> **TASK REQUIREMENTS**:
List each line of the data that holds the word "names".

> **INPUT FOR THIS TASK**:

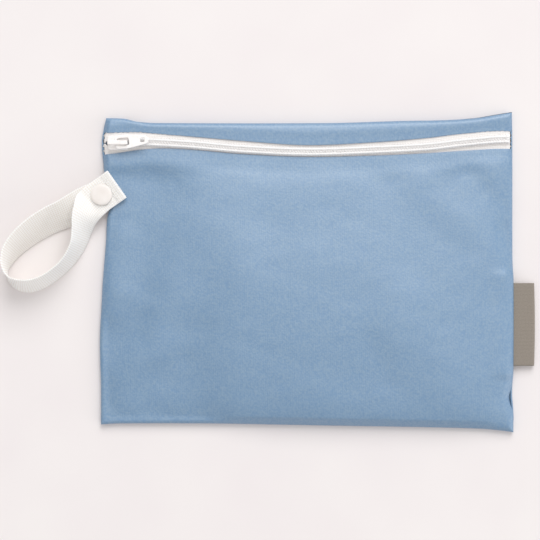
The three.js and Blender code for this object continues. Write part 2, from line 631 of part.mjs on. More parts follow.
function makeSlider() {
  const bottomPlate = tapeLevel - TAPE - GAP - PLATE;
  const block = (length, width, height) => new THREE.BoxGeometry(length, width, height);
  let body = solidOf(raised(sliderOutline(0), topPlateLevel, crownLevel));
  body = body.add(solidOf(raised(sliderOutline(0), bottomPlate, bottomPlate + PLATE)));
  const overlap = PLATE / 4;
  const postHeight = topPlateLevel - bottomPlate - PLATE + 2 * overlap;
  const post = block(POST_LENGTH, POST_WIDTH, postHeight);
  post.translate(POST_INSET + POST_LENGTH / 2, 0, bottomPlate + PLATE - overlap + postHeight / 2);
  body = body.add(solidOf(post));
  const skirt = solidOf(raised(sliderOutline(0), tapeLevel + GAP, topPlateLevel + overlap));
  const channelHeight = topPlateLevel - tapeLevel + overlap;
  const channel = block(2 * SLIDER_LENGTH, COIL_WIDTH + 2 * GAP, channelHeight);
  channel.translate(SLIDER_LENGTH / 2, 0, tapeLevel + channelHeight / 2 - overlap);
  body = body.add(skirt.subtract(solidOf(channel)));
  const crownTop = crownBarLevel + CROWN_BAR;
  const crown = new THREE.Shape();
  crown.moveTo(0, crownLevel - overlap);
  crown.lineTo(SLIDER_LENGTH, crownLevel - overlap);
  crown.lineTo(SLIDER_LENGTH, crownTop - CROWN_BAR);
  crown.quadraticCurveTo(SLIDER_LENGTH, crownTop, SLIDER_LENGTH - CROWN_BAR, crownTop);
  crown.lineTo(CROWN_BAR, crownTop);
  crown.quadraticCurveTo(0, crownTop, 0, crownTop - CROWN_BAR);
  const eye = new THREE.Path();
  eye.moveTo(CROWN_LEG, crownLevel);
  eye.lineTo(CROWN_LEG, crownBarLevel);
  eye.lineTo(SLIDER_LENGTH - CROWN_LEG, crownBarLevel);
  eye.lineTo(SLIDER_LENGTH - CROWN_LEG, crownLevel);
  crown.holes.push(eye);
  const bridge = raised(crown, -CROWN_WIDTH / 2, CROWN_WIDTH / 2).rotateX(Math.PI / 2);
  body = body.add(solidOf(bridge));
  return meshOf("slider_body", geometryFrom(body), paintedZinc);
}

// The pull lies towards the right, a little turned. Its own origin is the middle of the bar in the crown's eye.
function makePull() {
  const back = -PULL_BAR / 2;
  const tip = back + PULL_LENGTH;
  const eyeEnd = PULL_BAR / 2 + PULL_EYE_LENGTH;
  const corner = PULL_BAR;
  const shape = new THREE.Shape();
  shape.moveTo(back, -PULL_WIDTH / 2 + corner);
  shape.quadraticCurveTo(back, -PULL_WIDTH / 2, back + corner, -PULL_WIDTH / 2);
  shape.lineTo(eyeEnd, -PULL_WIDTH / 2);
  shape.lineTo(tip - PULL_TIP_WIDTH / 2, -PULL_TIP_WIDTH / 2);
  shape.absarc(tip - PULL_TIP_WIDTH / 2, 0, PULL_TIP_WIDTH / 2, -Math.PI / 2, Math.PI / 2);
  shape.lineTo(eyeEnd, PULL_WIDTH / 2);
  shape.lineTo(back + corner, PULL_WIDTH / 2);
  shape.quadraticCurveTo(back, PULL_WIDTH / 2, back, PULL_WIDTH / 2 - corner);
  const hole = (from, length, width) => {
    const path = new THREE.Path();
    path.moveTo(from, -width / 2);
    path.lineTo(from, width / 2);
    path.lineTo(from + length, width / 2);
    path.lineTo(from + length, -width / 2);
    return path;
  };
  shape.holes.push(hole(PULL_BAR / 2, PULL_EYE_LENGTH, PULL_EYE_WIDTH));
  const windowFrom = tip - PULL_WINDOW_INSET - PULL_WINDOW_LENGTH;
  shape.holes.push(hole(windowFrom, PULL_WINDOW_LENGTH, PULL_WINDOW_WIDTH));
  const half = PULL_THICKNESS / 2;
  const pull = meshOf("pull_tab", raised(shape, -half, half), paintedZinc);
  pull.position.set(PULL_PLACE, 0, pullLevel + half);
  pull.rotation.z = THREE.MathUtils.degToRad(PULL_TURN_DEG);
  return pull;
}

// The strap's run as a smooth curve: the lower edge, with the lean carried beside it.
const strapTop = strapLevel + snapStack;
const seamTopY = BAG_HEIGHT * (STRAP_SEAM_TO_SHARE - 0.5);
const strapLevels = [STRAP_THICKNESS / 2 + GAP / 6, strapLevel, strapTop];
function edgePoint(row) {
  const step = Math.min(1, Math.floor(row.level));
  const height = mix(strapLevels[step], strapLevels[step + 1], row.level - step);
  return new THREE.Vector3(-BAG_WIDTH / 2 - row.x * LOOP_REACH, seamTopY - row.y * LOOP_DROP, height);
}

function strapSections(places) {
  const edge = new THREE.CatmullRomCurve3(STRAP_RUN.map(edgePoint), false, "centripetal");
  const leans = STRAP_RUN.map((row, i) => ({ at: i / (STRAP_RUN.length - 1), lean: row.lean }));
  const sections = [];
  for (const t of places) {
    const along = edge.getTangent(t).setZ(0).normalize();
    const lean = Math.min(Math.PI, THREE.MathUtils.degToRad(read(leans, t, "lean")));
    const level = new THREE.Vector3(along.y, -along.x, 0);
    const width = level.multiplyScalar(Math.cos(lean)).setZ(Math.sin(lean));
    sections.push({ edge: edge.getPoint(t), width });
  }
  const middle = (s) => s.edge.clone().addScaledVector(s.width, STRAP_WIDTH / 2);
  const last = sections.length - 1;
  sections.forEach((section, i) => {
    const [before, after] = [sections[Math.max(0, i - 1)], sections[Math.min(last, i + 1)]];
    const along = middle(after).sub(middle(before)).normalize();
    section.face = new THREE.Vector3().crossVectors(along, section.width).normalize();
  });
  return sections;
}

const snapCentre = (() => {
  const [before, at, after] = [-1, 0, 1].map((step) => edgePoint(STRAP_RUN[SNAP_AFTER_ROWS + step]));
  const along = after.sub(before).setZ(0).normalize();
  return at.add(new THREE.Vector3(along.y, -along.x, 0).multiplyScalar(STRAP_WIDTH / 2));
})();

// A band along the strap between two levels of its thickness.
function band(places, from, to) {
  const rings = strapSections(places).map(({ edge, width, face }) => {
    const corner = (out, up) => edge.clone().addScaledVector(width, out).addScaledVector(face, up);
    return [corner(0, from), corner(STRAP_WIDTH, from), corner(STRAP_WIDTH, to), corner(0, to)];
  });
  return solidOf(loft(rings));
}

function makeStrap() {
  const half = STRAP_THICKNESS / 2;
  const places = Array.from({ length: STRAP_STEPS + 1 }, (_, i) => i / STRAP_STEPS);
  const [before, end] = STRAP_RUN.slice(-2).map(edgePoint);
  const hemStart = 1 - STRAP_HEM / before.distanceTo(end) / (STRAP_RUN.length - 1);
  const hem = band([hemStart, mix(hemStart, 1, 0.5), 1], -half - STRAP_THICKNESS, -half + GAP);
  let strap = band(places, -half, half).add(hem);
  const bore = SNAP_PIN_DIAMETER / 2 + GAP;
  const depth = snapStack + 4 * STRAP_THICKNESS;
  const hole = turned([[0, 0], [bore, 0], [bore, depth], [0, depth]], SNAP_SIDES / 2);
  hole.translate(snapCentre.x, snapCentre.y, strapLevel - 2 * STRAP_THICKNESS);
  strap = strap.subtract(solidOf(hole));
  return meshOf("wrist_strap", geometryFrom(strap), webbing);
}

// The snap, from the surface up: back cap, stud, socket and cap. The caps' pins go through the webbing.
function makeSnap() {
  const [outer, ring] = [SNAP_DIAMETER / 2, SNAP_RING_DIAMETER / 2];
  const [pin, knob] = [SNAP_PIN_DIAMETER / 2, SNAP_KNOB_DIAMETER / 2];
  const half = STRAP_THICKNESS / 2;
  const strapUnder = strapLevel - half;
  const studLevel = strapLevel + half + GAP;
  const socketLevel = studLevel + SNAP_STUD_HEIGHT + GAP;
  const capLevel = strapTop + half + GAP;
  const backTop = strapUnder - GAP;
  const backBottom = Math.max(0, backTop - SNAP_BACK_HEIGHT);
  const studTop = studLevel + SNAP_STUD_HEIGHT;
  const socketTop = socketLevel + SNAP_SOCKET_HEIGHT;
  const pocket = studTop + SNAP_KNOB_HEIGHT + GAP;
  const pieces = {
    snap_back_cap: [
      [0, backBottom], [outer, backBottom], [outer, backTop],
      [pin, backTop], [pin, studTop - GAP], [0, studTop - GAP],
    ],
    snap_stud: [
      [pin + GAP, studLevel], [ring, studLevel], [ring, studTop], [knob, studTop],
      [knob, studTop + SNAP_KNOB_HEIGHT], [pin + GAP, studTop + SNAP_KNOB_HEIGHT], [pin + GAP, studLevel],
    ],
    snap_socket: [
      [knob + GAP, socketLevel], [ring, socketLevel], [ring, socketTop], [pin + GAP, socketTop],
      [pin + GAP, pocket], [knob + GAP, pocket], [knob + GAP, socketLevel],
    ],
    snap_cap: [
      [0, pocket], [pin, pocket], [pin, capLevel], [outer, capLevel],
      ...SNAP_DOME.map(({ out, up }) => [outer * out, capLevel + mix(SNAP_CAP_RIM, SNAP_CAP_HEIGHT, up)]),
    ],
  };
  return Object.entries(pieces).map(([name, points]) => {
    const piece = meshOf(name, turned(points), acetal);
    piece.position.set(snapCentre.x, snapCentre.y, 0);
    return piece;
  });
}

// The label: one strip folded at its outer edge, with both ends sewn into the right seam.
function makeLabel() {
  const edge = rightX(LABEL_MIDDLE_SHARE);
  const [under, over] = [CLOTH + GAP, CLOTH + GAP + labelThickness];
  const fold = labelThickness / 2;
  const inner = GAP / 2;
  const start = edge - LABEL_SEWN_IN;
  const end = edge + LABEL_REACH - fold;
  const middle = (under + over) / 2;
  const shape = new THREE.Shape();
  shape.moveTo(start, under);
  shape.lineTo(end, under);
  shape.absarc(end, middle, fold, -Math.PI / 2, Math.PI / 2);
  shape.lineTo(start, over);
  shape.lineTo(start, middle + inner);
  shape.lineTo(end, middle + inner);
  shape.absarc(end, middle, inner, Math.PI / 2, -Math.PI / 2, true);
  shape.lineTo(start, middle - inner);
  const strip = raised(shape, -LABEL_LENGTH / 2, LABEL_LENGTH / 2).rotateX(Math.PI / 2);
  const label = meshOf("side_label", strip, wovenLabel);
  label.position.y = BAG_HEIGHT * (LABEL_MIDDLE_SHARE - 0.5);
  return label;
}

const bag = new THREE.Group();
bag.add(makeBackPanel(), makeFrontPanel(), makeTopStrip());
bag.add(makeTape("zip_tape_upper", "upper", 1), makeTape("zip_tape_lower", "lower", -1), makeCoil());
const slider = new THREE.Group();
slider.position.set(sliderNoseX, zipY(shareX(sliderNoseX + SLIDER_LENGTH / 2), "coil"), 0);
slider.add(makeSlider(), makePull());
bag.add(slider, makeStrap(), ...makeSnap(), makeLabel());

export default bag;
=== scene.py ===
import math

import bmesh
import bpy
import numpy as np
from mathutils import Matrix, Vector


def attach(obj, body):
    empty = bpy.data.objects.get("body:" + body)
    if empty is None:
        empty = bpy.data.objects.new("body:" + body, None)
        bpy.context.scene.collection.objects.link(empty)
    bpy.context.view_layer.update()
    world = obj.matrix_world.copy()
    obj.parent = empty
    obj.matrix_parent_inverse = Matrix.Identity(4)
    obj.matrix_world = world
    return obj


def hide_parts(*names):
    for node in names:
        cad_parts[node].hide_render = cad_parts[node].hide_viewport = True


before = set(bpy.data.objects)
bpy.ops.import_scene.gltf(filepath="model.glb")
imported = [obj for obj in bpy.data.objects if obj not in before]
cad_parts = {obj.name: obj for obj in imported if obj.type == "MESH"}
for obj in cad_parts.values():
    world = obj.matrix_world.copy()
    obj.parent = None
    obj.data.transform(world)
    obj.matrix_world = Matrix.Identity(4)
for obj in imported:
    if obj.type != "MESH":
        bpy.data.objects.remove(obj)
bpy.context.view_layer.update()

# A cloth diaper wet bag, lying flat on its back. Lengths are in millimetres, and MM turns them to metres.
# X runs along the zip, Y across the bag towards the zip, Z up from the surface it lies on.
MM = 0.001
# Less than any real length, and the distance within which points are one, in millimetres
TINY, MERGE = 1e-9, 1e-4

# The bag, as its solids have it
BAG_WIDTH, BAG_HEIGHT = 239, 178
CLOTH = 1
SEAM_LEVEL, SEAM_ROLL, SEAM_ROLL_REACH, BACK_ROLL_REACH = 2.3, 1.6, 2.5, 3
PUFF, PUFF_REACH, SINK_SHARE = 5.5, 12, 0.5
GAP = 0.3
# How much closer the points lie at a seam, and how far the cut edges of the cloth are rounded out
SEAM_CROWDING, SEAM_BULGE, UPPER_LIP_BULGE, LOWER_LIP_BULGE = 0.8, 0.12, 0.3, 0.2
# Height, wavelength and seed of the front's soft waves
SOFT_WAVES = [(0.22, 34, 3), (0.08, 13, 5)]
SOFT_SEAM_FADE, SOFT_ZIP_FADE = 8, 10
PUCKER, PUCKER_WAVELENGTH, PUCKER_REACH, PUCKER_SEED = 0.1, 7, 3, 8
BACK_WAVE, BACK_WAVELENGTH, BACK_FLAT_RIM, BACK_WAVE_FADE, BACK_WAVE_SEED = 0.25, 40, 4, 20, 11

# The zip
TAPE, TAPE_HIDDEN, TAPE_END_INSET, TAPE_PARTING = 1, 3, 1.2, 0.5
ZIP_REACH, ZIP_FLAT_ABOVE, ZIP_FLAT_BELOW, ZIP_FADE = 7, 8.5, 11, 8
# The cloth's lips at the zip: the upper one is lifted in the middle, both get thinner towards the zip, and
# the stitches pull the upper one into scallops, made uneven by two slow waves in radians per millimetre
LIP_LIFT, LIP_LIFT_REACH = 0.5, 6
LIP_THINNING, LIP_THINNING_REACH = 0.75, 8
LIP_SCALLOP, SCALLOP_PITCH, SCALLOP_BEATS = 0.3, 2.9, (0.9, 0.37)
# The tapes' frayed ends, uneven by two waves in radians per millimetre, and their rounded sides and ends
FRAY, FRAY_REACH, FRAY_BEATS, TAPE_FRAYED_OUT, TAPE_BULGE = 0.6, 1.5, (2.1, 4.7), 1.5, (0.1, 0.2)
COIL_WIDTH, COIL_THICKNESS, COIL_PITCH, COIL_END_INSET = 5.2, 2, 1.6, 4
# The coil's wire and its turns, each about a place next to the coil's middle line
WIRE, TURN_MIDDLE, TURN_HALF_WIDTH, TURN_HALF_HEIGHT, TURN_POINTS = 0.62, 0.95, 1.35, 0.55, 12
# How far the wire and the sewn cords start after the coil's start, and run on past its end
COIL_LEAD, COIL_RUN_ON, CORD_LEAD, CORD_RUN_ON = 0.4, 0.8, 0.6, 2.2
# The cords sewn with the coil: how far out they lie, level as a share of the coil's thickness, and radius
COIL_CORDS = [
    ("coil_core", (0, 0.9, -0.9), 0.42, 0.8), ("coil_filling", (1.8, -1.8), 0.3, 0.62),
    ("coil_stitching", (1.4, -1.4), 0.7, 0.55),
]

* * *

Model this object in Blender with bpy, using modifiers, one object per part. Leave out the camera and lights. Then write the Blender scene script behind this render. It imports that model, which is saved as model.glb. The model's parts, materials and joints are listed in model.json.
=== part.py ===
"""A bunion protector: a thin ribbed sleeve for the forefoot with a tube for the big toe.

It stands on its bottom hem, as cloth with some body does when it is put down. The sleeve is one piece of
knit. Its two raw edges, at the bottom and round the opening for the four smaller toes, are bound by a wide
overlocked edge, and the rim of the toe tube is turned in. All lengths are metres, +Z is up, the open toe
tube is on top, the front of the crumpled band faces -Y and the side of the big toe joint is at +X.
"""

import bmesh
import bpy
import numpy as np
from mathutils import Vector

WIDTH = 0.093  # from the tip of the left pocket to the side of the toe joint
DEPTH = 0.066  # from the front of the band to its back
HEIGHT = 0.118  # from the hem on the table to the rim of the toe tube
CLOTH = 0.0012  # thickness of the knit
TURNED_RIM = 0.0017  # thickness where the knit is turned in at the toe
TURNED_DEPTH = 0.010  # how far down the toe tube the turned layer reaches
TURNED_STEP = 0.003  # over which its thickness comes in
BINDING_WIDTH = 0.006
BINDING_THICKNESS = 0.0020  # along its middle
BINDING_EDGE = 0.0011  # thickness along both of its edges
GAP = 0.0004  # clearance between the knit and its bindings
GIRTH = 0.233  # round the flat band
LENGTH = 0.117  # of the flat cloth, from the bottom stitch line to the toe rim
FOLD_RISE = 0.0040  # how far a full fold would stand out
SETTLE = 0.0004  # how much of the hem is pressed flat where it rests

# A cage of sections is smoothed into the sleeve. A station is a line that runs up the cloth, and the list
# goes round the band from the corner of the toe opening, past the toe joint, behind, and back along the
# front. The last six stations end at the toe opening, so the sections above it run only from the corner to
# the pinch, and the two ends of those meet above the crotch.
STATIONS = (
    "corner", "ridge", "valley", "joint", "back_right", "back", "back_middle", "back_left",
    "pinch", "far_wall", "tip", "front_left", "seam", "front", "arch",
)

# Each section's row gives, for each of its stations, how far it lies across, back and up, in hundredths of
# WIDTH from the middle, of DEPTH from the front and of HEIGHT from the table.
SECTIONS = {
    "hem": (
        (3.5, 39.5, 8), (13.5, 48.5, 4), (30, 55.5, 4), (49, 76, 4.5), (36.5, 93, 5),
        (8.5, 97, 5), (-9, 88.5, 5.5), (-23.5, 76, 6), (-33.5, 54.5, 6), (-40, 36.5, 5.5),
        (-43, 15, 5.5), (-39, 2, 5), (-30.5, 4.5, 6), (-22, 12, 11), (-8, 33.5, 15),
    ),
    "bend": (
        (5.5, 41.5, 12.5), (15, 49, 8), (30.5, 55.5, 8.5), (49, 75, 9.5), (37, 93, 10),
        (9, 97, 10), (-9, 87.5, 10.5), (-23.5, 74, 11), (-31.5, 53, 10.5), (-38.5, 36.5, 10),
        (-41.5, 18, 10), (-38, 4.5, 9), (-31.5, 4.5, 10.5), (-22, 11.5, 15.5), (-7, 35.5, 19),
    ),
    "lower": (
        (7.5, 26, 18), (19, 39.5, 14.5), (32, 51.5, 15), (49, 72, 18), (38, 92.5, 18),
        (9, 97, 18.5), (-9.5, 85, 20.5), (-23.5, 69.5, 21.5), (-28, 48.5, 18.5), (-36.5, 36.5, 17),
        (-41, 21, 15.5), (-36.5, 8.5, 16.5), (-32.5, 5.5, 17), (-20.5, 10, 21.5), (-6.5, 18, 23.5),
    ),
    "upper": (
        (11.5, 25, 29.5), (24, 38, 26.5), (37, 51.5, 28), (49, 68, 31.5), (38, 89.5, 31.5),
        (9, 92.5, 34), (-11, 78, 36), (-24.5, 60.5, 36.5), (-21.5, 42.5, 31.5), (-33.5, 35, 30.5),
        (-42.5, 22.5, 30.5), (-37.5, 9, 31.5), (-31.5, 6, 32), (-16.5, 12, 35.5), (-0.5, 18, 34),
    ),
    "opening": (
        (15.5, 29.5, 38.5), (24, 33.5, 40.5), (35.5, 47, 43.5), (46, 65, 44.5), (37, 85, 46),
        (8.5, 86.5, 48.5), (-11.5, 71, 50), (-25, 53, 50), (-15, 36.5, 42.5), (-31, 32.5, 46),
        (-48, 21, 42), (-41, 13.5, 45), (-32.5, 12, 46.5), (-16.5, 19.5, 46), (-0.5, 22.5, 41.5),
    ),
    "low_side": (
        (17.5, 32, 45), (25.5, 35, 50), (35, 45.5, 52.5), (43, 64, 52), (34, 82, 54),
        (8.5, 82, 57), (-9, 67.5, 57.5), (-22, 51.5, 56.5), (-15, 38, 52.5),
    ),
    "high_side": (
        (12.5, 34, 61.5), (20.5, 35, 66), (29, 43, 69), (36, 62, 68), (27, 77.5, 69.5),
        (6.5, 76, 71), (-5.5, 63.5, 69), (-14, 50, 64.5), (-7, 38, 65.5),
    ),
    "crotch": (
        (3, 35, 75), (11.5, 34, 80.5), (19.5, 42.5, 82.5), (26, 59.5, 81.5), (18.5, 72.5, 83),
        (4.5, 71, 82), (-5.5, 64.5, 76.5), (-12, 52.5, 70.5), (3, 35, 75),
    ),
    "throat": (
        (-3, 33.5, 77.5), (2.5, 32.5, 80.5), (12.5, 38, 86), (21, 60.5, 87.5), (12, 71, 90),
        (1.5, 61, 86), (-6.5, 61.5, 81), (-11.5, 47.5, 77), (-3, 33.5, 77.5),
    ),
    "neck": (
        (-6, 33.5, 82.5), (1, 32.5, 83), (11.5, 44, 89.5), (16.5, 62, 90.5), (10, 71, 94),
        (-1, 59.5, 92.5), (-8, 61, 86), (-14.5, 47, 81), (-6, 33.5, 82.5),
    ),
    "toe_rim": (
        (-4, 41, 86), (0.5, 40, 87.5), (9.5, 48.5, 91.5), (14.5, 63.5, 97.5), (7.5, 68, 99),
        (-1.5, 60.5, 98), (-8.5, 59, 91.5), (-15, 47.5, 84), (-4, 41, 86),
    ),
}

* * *

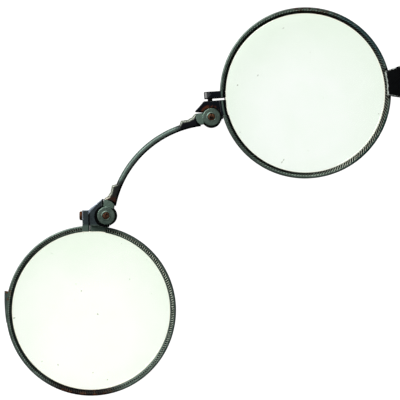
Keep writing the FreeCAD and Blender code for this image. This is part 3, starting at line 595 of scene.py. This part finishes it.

> **THE RESPONSE**:
def hide_parts(*names):
    for node in names:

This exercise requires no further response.